▸ **Data supplied**
— begin —

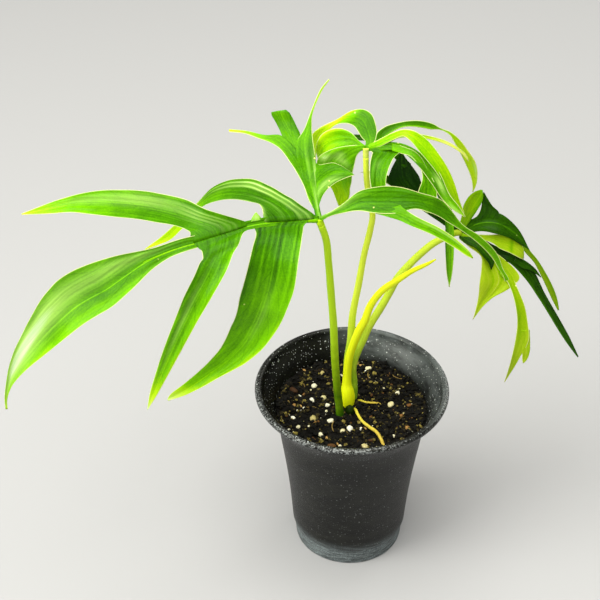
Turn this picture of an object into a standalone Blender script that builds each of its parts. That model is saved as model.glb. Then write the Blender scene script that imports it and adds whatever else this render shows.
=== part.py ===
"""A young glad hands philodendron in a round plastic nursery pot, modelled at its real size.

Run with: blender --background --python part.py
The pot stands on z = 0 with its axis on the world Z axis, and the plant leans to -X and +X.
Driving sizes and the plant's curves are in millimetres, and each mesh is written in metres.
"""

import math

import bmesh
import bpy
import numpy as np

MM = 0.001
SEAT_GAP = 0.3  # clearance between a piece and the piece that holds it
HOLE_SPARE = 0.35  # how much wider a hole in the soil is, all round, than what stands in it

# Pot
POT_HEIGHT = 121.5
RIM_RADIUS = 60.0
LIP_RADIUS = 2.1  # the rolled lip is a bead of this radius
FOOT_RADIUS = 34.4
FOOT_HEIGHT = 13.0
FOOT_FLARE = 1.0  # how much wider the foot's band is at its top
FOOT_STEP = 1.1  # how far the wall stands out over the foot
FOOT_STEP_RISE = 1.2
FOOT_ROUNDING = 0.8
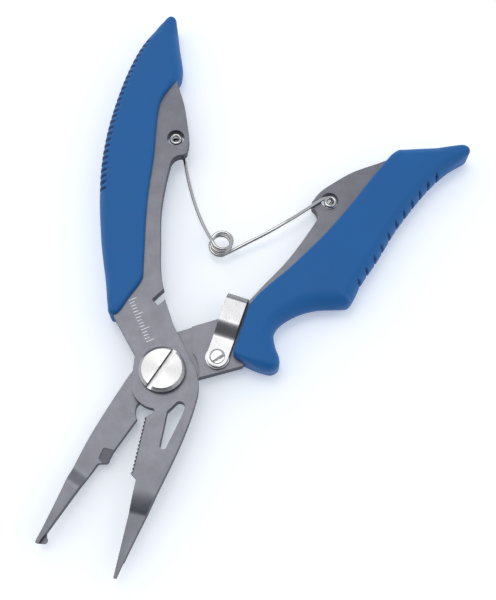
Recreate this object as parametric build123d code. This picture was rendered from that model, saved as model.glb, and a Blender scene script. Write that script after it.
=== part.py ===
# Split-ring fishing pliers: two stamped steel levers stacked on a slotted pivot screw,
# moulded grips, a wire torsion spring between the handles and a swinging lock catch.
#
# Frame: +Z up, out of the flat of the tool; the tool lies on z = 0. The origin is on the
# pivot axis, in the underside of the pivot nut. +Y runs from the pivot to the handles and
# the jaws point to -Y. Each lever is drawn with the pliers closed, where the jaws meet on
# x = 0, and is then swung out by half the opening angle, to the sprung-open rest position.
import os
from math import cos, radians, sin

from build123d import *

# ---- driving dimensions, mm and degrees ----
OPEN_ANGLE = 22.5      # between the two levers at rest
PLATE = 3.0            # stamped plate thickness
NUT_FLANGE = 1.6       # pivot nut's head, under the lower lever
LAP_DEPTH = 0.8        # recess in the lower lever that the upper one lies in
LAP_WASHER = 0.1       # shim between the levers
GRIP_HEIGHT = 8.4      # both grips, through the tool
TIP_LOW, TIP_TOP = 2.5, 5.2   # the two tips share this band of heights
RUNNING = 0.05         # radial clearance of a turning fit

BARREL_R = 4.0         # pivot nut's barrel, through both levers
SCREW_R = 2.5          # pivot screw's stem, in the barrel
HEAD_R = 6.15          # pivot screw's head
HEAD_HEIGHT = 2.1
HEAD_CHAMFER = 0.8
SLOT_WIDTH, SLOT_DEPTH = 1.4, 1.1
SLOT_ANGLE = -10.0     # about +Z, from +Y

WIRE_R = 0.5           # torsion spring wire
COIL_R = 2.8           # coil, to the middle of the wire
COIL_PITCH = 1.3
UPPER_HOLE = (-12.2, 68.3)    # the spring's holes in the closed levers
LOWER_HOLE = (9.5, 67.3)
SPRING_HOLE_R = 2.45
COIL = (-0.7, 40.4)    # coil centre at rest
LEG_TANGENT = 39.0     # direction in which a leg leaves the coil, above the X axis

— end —

Quote the material exactly, leaving nothing out.

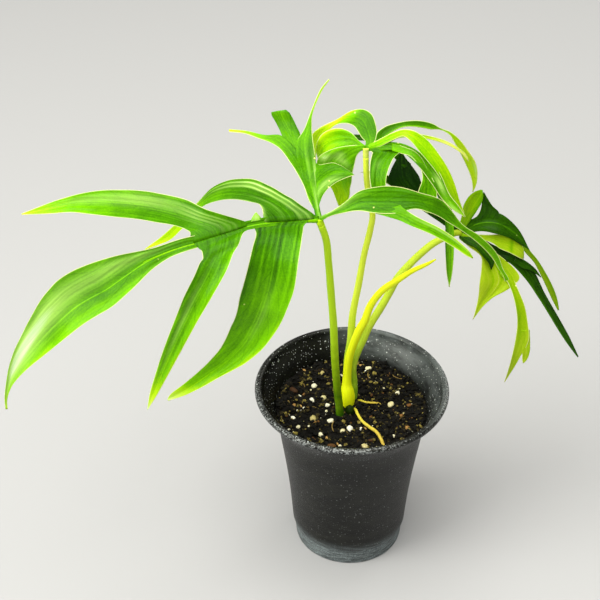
Turn this picture of an object into a standalone Blender script that builds each of its parts. That model is saved as model.glb. Then write the Blender scene script that imports it and adds whatever else this render shows.
=== part.py ===
"""A young glad hands philodendron in a round plastic nursery pot, modelled at its real size.

Run with: blender --background --python part.py
The pot stands on z = 0 with its axis on the world Z axis, and the plant leans to -X and +X.
Driving sizes and the plant's curves are in millimetres, and each mesh is written in metres.
"""

import math

import bmesh
import bpy
import numpy as np

MM = 0.001
SEAT_GAP = 0.3  # clearance between a piece and the piece that holds it
HOLE_SPARE = 0.35  # how much wider a hole in the soil is, all round, than what stands in it

# Pot
POT_HEIGHT = 121.5
RIM_RADIUS = 60.0
LIP_RADIUS = 2.1  # the rolled lip is a bead of this radius
FOOT_RADIUS = 34.4
FOOT_HEIGHT = 13.0
FOOT_FLARE = 1.0  # how much wider the foot's band is at its top
FOOT_STEP = 1.1  # how far the wall stands out over the foot
FOOT_STEP_RISE = 1.2
FOOT_ROUNDING = 0.8
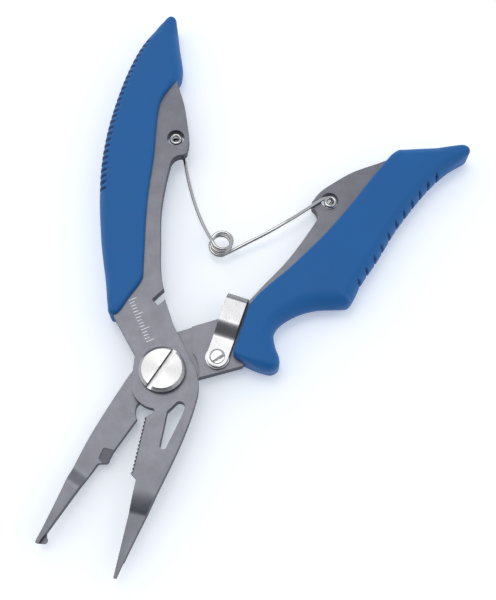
Recreate this object as parametric build123d code. This picture was rendered from that model, saved as model.glb, and a Blender scene script. Write that script after it.
=== part.py ===
# Split-ring fishing pliers: two stamped steel levers stacked on a slotted pivot screw,
# moulded grips, a wire torsion spring between the handles and a swinging lock catch.
#
# Frame: +Z up, out of the flat of the tool; the tool lies on z = 0. The origin is on the
# pivot axis, in the underside of the pivot nut. +Y runs from the pivot to the handles and
# the jaws point to -Y. Each lever is drawn with the pliers closed, where the jaws meet on
# x = 0, and is then swung out by half the opening angle, to the sprung-open rest position.
import os
from math import cos, radians, sin

from build123d import *

# ---- driving dimensions, mm and degrees ----
OPEN_ANGLE = 22.5      # between the two levers at rest
PLATE = 3.0            # stamped plate thickness
NUT_FLANGE = 1.6       # pivot nut's head, under the lower lever
LAP_DEPTH = 0.8        # recess in the lower lever that the upper one lies in
LAP_WASHER = 0.1       # shim between the levers
GRIP_HEIGHT = 8.4      # both grips, through the tool
TIP_LOW, TIP_TOP = 2.5, 5.2   # the two tips share this band of heights
RUNNING = 0.05         # radial clearance of a turning fit

BARREL_R = 4.0         # pivot nut's barrel, through both levers
SCREW_R = 2.5          # pivot screw's stem, in the barrel
HEAD_R = 6.15          # pivot screw's head
HEAD_HEIGHT = 2.1
HEAD_CHAMFER = 0.8
SLOT_WIDTH, SLOT_DEPTH = 1.4, 1.1
SLOT_ANGLE = -10.0     # about +Z, from +Y

WIRE_R = 0.5           # torsion spring wire
COIL_R = 2.8           # coil, to the middle of the wire
COIL_PITCH = 1.3
UPPER_HOLE = (-12.2, 68.3)    # the spring's holes in the closed levers
LOWER_HOLE = (9.5, 67.3)
SPRING_HOLE_R = 2.45
COIL = (-0.7, 40.4)    # coil centre at rest
LEG_TANGENT = 39.0     # direction in which a leg leaves the coil, above the X axis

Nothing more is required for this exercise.